Each row corresponds to data taken during one iteration of reading data from ProComp+. The first column in the log file correspond to the frame number at which the samples are taken. The second column is the timestamp of the data logged into the file in seconds. (Use "graph.pl" in the xcaplive directory to decode the time.) The remaining columns are the data samples. These data are useful for detailed analyses after the experiments. We used gnuplot to plot these data.

Using Sympathetic Nervous System Responses to trigger picture taking

The filename of the frames taken are in the format vXXXXXXX.ABC.jpg where XXXXXXX is the frame number and ABC indicates which sensor triggered the camera to take a picture. If A = 1, SC triggered the camera. If B = 1, Temperature triggered the camera. If C = 1, Respiration triggered the camera.

Skin conductance measures the sweat gland activity and pore size of the skin. When the subject is nervous or in shock, sweat gland activity and pore size of the skin increases due to the SNS. Increased sweat increases the ability for the skin to conduct electricity current. When SC exceeds the threshold, a picture we be taken.

The thermometer attached to the subject's thumb measures the skin temperature of the subject. When the subject is hyperventilating (e.g. due to shock), skin temperature decreases due to vasoconstriction triggered by the SNS in an attempt to bring blood away from surface tissues and pump more blood to the heart. Therefore, in this case, temperature has to drop below the threshold to trigger a picture to be taken.

The respiration elastic belt measures the amplitude of the subject's diaphragm or thoracic expansion depending on where the subject fasten the belt. (In our experiments, we fasten the belt to our diaphragm.) When the subject is breathing heavily, the expansion of the diaphragm increases. For example, when the subject is in shock, the SNS triggers the body to increase ventilation. In the case of heavy deep breathes, the respiration amplitude increases dramatically and triggers the camera to take pictures.

Note: In our initial observations, the thermometer and the skin conductance sensors must be fasten to the subject's fingers by tape to avoid any slack. Otherwise, results would be highly effected by movement of the fingers.

In addition, we observed that, there is a tendency for the sensor measurements to slowly drift up and down. To compensate this natural tendency and only try to capture the SNS response, we use a combination of moving averages and constant thresholds to determine when to take a picture as opposed to only using fixed threshold values. (We have also experimented with moving averages and an adapting threshold, but the results are similar.)

The algorithm we used is as follow:

Average_i = Average of X_i, X_i+1, X_i+2

Then, compare Average_i-1 + Threshold constant with Average_i:

For SC, takes picture if Average_i > Average_i-1 + 50

For Temperature, takes picture if Average_i < Average_i-1 - 5

For Respiration, takes picture if Average_i > Average_i-1 +35 Note: These three sensors will trigger a picture to be taken individually as well as in conjuction. All of these calculations are done in the funtion userPanic().

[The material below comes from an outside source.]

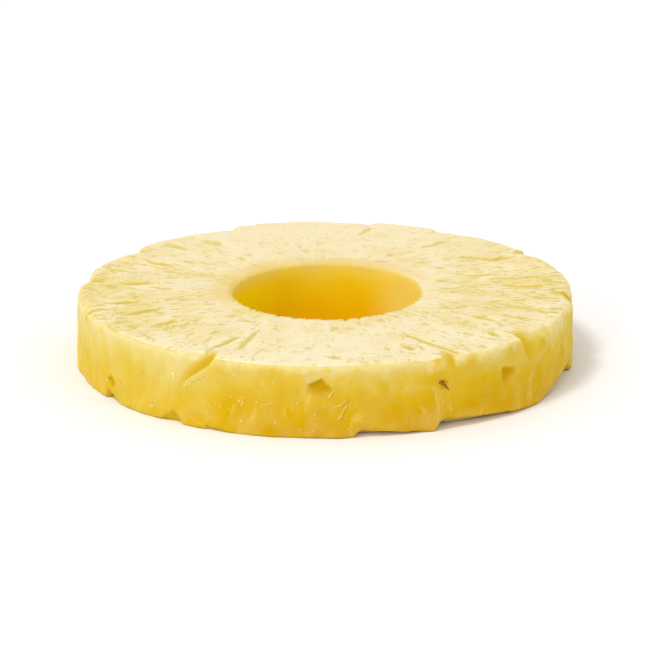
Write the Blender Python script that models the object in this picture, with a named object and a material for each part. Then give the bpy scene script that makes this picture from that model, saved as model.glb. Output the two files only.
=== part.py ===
"""Pineapple ring: one thick slice of a peeled and cored pineapple, lying on a cut face.

Metres, +Z up. The origin is the centre of the ring's box, on the lower cut face. The ring
is a turned section. Peeling leaves its outer wall a little uneven, and where the knife met
the hollows of the eyes the wall and both of its edges have bites out of them.
Angles are in degrees, anticlockwise from +X as seen from above, so the front is at -90.
"""

import math

import bmesh
import bpy

# Driving dimensions
OUTER_RADIUS = 0.0425
CORE_RADIUS = 0.0159
THICKNESS = 0.0127
UPPER_ROUND = 0.0011
LOWER_ROUND = 0.0004
CORE_ROUND = 0.0007
COLUMNS = 160
WALL_STEPS = 10

# How far in from the outer wall the cut faces follow a bite, and how steeply they slope to it
RIM_REACH = 0.006
RIM_SLOPE = 0.42

# Bites out of the wall's upper edge, where the knife cut across an eye. Each is deepest
# beside its steep side and runs out gently at the other, and the upper face slopes down to
# it: (steep side's angle, angle where it runs out, depth, height and slope's drop in mm,
# lean in degrees for each mm down the wall)
RIM_BITES = (
    (172.5, 160.0, 1.0, 5.0, 0.8, 0.4),
    (143.0, 157.0, 1.3, 6.0, 0.9, 0.5),
    (127.5, 134.0, 0.6, 3.0, 0.4, 0.0),
    (114.5, 131.0, 1.6, 7.0, 0.9, 0.6),
    (79.5, 92.0, 1.2, 5.5, 0.5, 0.5),
    (61.5, 50.0, 1.2, 6.5, 0.7, -0.5),
    (35.0, 28.0, 1.3, 5.0, 0.8, -0.4),
    (-1.0, -9.0, 0.9, 3.0, 0.6, 0.0),
    (-38.0, -25.0, 1.4, 5.5, 1.0, 0.3),
    (-60.0, -68.0, 0.7, 2.8, 0.5, 0.0),
    (-117.5, -125.5, 1.6, 6.5, 0.9, -1.3),
    (-163.0, -169.0, 0.5, 3.0, 0.2, 0.0),
)

# Bites out of the wall's lower edge, in the same form, and how far the lower face rises to
# them in place of the slope's drop
FOOT_BITES = (
    (-10.0, -32.0, 0.5, 1.6, 2.4, 0.0),
    (-61.5, -35.0, 0.4, 1.2, 2.0, 0.0),
    (-81.5, -62.5, 0.3, 0.9, 1.3, 0.0),
    (-118.0, -112.0, 0.6, 0.9, 0.0, 0.0),
    (-125.5, -131.5, 1.6, 2.2, 0.0, -0.8),
    (-151.0, -145.5, 1.2, 1.5, 0.4, 0.5),
    (162.0, 148.0, 1.3, 2.4, 0.8, -0.5),
    (121.0, 134.0, 1.7, 2.6, 1.2, 0.6),
    (95.0, 108.0, 1.4, 1.9, 0.6, 0.5),
    (62.0, 76.0, 1.9, 2.8, 1.3, 0.6),
    (38.0, 30.0, 1.3, 2.0, 0.8, -0.6),
    (12.0, 24.0, 1.5, 2.4, 1.0, 0.6),
)

# Eye hollows in the wall: each opens under a roof that falls from its top to both sides, and
# runs out below. (angle of the roof's top, its height as a share of the thickness, width and
# fall to the left, width and fall to the right, whole height and depth in mm)
EYE_HOLLOWS = (
    (-91.2, 0.81, 2.4, 1.2, 2.3, 2.4, 4.0, 0.45),
    (-62.7, 0.70, 0.7, 0.5, 0.9, 0.4, 2.4, 0.15),
    (-45.2, 0.66, 0.7, 0.1, 2.2, 0.3, 3.0, 0.5),
    (-148.0, 0.36, 1.5, 0.9, 1.3, 1.2, 2.6, 0.35),
    (5.0, 0.58, 1.8, 1.4, 1.5, 0.9, 3.2, 0.7),
    (48.0, 0.76, 2.0, 1.2, 1.8, 1.9, 3.8, 0.8),
    (76.0, 0.52, 1.5, 1.3, 1.7, 0.8, 3.2, 0.6),
    (102.0, 0.76, 1.8, 1.9, 2.1, 1.2, 3.8, 0.8),
    (133.0, 0.50, 1.7, 0.8, 1.5, 1.3, 3.0, 0.7),
    (165.0, 0.70, 1.7, 1.5, 1.8, 1.0, 3.4, 0.8),
)

# Slow unevenness of the peeled wall: (lobes round the ring, half its height in mm, phase)
WALL_WAVES = ((3, 0.16, 40.0), (5, 0.14, 115.0), (13, 0.10, 34.0))

# The steep side of a bite as a share of its width, the width of a hollow's edge in mm, how
# much crisper that is than the hollow's sides, and how far past them it would reach if it
# faded evenly, as a share of its width
STEEP_SHARE = 0.16
HOLLOW_EDGE = 0.3
SIDE_SHARE = 0.4
HOLLOW_ROUND = 1.6

# Flesh: colour as linear RGB
FLESH_COLOUR = (0.84, 0.63, 0.17, 1.0)
FLESH_ROUGHNESS = 0.3


def smooth(value):
    """0 below 0, 1 above 1 and an even S between."""
    value = min(max(value, 0.0), 1.0)
    return value * value * (3.0 - 2.0 * value)


def turn_between(angle, start):
    """The turn from start to angle, in degrees from -180 to 180."""
    return (angle - start + 180.0) % 360.0 - 180.0


def bite_share(angle, steep, runs_out):
    """How much of a bite's depth there is at an angle, from 0 to 1."""
    width = turn_between(runs_out, steep)
    along = turn_between(angle, steep) / width
    if along < 0.0:
        return smooth(1.0 + along / STEEP_SHARE)
    return max(1.0 - along, 0.0)


def bite_depth(angle, from_edge, bites, scooped):
    """The depth in metres that bites take off the wall, at a distance from their edge.

    A scooped bite ends at a crisp lip, and any other runs out to nothing.
    """
    deepest = 0.0
    down_mm = from_edge * 1000.0
    for steep, runs_out, depth_mm, height_mm, _, lean in bites:
        share = bite_share(angle - lean * down_mm, steep, runs_out)
        rise = min(down_mm / max(height_mm * share, 0.01), 1.0)
        fade = math.sqrt(1.0 - rise * rise) if scooped else (1.0 - rise) ** 1.2
        deepest = max(deepest, depth_mm / 1000.0 * share**0.6 * fade)
    return deepest


def hollow_depth(angle, height):
    """The depth in metres of the eye hollows at a place on the wall."""
    deepest = 0.0
    for centre, share, left, left_fall, right, right_fall, height_mm, depth_mm in EYE_HOLLOWS:
        below_top = (share * THICKNESS - height) * 1000.0
        across = math.radians(turn_between(angle, centre)) * OUTER_RADIUS * 1000.0
        aside = across / (left if across < 0.0 else right)
        fall = abs(aside) * (left_fall if across < 0.0 else right_fall)
        from_side = SIDE_SHARE * min(left + across, right - across)
        inside = smooth(min(below_top - fall, from_side) / HOLLOW_EDGE + 0.5)
        away = math.hypot(max(below_top, 0.0) / height_mm, aside / HOLLOW_ROUND)
        runs_out = 1.0 - smooth(1.7 * away - 0.7)
        deepest = max(deepest, depth_mm / 1000.0 * inside * runs_out)
    return deepest


def wall_inset(angle, height):
    """How far inside the nominal outer radius the wall stands, in metres."""
    waves = sum(
        size_mm / 1000.0 * (1.0 + math.sin(math.radians(lobes * angle + phase)))
        for lobes, size_mm, phase in WALL_WAVES
    )
    bites = max(
        bite_depth(angle, THICKNESS - height, RIM_BITES, scooped=False),
        bite_depth(angle, height, FOOT_BITES, scooped=True),
        hollow_depth(angle, height),
    )
    return waves + bites


def slope_to(bites, angle, radius):
    """How far a cut face leaves its plane to meet the bites, in metres."""
    run = RIM_SLOPE * max(OUTER_RADIUS - radius, 0.0)
    return max(
        max(drop_mm / 1000.0 * bite_share(angle, steep, runs_out) - run, 0.0)
        for steep, runs_out, _, _, drop_mm, _ in bites
    )


def corner(radius, height, turn_from, soft):
    """The middle of a rounded edge, as (radius, height)."""
    turn = math.radians(turn_from + 45.0)
    return [(radius + soft * math.cos(turn), height + soft * math.sin(turn))]


def section_points():
    """The ring's section as (radius, height), once round from the foot of the core wall."""
    inner, outer, top = CORE_RADIUS, OUTER_RADIUS, THICKNESS
    soft, foot, lip = UPPER_ROUND, LOWER_ROUND, CORE_ROUND
    lower_face = [(inner + foot, 0.0)]
    lower_face += [(outer - inset, 0.0) for inset in (RIM_REACH, 0.004, 0.002, foot)]
    wall_height = top - soft - foot
    wall = [(outer, foot + wall_height * step / WALL_STEPS) for step in range(WALL_STEPS + 1)]
    upper_face = [(outer - inset, top) for inset in (soft, 0.0025, 0.004, RIM_REACH)]
    upper_face += [(inner + lip, top)]
    core_wall = [(inner, top - lip), (inner, top / 2.0), (inner, foot)]
    return (
        lower_face
        + corner(outer - foot, foot, -90.0, foot)
        + wall
        + corner(outer - soft, top - soft, 0.0, soft)
        + upper_face
        + corner(inner + lip, top - lip, 90.0, lip)
        + core_wall
        + corner(inner + foot, foot, 180.0, foot)
    )


def turned_ring():
    """A bmesh of the plain ring: the section spun once round the Z axis and closed."""
    ring = bmesh.new()
    corners = [ring.verts.new((radius, 0.0, height)) for radius, height in section_points()]
    edges = [
        ring.edges.new((corners[index - 1], corners[index])) for index in range(len(corners))
    ]
    bmesh.ops.spin(
        ring,
        geom=corners + edges,
        cent=(0.0, 0.0, 0.0),
        axis=(0.0, 0.0, 1.0),
        angle=2.0 * math.pi,
        steps=COLUMNS,
        use_merge=True,
    )
    bmesh.ops.remove_doubles(ring, verts=ring.verts, dist=1e-6)
    bmesh.ops.recalc_face_normals(ring, faces=ring.faces)
    return ring


def peel(ring):
    """Moves the plain ring's points in to the peeled wall, with its bites and hollows."""
    for vertex in ring.verts:
        radius = math.hypot(vertex.co.x, vertex.co.y)
        angle = math.degrees(math.atan2(vertex.co.y, vertex.co.x))
        height = vertex.co.z
        follow = smooth((radius - OUTER_RADIUS + RIM_REACH) / RIM_REACH)
        peeled = radius - follow * wall_inset(angle, height)
        near_top = smooth(2.0 * height / THICKNESS - 1.0)
        near_foot = smooth(1.0 - 2.0 * height / THICKNESS)
        vertex.co.z -= near_top * slope_to(RIM_BITES, angle, radius)
        vertex.co.z += near_foot * slope_to(FOOT_BITES, angle, radius)
        vertex.co.x *= peeled / radius
        vertex.co.y *= peeled / radius


def centre(ring):
    """Shifts the ring so that the middle of its box stands on the origin's axis."""
    for axis in (0, 1):
        places = [vertex.co[axis] for vertex in ring.verts]
        middle = (min(places) + max(places)) / 2.0
        for vertex in ring.verts:
            vertex.co[axis] -= middle


def flesh():
    """Wet yellow pineapple flesh."""
    material = bpy.data.materials.new("pineapple flesh")
    material.use_nodes = True
    shader = material.node_tree.nodes["Principled BSDF"]
    shader.inputs["Base Color"].default_value = FLESH_COLOUR
    shader.inputs["Roughness"].default_value = FLESH_ROUGHNESS
    shader.inputs["Metallic"].default_value = 0.0
    return material


def add_ring():
    ring = turned_ring()
    peel(ring)
    centre(ring)
    mesh = bpy.data.meshes.new("pineapple_ring")
    ring.to_mesh(mesh)
    ring.free()
    mesh.shade_smooth()
    mesh.set_sharp_from_angle(angle=math.radians(35.0))
    mesh.materials.append(flesh())
    bpy.context.scene.collection.objects.link(bpy.data.objects.new("pineapple_ring", mesh))


for startup_object in list(bpy.data.objects):
    bpy.data.objects.remove(startup_object)
add_ring()
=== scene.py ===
"""Wet pineapple ring: the finished looks of one peeled and cored slice, lying on a pale table.

Metres, +Z up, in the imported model's frame. Angles are in degrees, anticlockwise from +X as
seen from above, so the front is at -90.
"""

import math

import bpy
import numpy as np
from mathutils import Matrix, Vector


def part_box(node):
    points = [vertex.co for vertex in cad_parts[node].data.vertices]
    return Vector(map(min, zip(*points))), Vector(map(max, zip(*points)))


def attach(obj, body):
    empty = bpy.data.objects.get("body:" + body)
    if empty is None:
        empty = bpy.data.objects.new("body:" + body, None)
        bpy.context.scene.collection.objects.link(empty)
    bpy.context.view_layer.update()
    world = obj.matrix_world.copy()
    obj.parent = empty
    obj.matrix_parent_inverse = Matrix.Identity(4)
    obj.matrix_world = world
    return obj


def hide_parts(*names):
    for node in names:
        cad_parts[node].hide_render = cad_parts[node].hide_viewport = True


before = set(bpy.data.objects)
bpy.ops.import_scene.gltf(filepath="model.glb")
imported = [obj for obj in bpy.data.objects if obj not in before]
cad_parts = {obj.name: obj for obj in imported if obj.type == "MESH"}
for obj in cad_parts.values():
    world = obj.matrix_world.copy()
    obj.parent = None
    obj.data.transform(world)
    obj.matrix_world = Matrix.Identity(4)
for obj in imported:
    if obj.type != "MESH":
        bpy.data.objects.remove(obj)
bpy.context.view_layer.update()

NODE = "pineapple_ring"
BODY = "root"
MM = 0.001

# Sizes, measured from the frame
LOW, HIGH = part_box(NODE)
THICKNESS = HIGH.z - LOW.z
NODE_RADII = [math.hypot(vertex.co.x, vertex.co.y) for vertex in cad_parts[NODE].data.vertices]
OUTER_RADIUS = max(NODE_RADII)
CORE_RADIUS = min(NODE_RADII)
MIDDLE = Vector((0.0, 0.0, LOW.z + THICKNESS / 2.0))

# The fine ring's mesh: columns round the ring, and rows on each stretch of its section
COLUMNS = 960
LOWER_FACE_ROWS = 9
CORNER_ROWS = 7
WALL_ROWS = 31
UPPER_FACE_ROWS = 31
CORE_WALL_ROWS = 9

# How much the outer edges are rounded, above and below, and the core hole's upper edge where
# it is crisp and where it is worn
UPPER_ROUND = 1.1 * MM
LOWER_ROUND = 0.4 * MM
CORE_ROUNDS = (0.45 * MM, 0.9 * MM)

# How far in from the outer wall the cut faces follow a bite, and how steeply the upper face
# slopes down to one
RIM_REACH = 6.0 * MM
RIM_SLOPE = 0.42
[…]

Taking a picture using the original Xcaplive functionalities

Once it is determined that a picture should be taken, our version of xcapliveprocomp "fools" original xcaplive functions into thinking that the character "g" has been input from the keyboard. (In the original xcaplive, user manually type in "g" to capture a single frame and "G" to capture frames continuously. Press "G" again to stop grapping frames, "q" to stop xcaplive or xcapliveprocomp from running.)